Orcas Montessori School, along with San Juan County, has received a HUD Community Block Development Grant for a major building expansion. With these funds, the school will continue its tradition of growing with the needs of the Orcas Island community — a very fitting and appropriate way to celebrate Orcas Montessori School’s 30th birthday.
“The grant will allow Orcas Montessori School to … better meet the needs of our island’s families,” explained director Teresa Chocano. “We plan to expand the classroom to accommodate more students and provide space for younger students to rest so they may attend a full school day.”
Over 100 years ago, Dr. Maria Montessori developed a new method of educating young children. Montessori opened her first school in a tenement building in a low-income area of Rome as part of an urban renewal project. Her technique spread across Europe, and within a decade there were Montessori schools on five continents.
With similarly humble beginnings, Moriah Armstrong founded Orcas Montessori School in 1987 in the basement of a Westsound home, serving a handful of students. Demand was high and the school quickly outgrew several locations before settling in its current home on North Beach Road in 1998.

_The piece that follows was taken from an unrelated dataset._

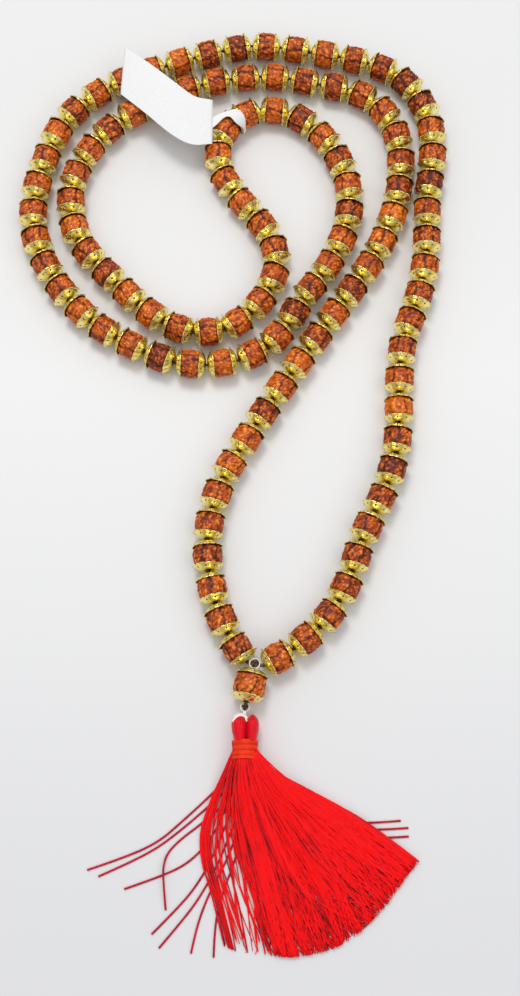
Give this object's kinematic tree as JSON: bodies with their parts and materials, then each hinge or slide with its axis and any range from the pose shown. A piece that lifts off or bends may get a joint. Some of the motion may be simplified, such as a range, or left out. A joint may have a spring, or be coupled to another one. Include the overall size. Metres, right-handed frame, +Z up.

Throughout the past 30 years, Orcas Montessori School has wholeheartedly pursued its commitment to nurturing the whole child. In 2000, the school installed a kitchen to provide hot organic meals through the Federal Food Program, ensuring each child receives quality nutrition to foster better learning. The school built a hands-on organic garden so children can participate in small-scale food production. Orcas Montessori has upgraded its current building with a high-efficiency heat pump and extensive weatherization and was the first facility on Orcas to install solar panels through the solar4schools grants project.
Though based on an established method with 100 years of success, Orcas Montessori School is innovative, always striving to meet the unique needs of a rural island community. The mission of the school is to provide a creative learning community for preschool and kindergarten children that nurture each child’s unique gifts, love of learning, independence, and compassion for others.
“In order to serve as many island children as possible, the school has found many creative ways of bridging the socio-economic and cultural needs of Orcas families,” said Chocano. The school is the only Montessori program participating in Washington state’s Early Childhood Education Assistance Program (ECEAP), which has helped make quality education accessible to all our island children. And for nearly 20 years OMS provided a dual language summer program for Spanish- and English-speaking children to learn together.
Though Maria Montessori likely didn’t realize how her ideas would affect the world when she developed her methods over 100 years ago, and Moriah Armstrong couldn’t have known that her little basement school would eventually serve over 500 island children, it is clear that Orcas Montessori School has a foundation of vision and innovation. With the creative leadership of Chocano, the enthusiastic guidance of “Teacher Tom,” a very capable support staff, parents and board, the school has provided a wonderful haven of learning, growth, and community for many of our island children.
“I remember walking into Orcas Montessori when I was three or four, and I fell in love with the atmosphere,” recalled OMS alum Melanie Flint of her formative years at the school. “I remember learning how to do things for myself and by myself, and my curiosity was constantly fueled … They built a community of functioning individuals, and I felt highly capable of being myself at the age of four. The Montessori community inspired and instilled a desire to keep learning about the world in the visual way that I needed. I figured out my own style of learning, and that has transcended through to my hardest university courses. The community creates a mindset that allows for children to grow into themselves, and I am grateful for that to this very day.”
The upcoming expansion will only improve the quality of care received by many of our youngest islanders. The next 30 years at Orcas Montessori School are sure to be bright, full, and rich ones, indeed.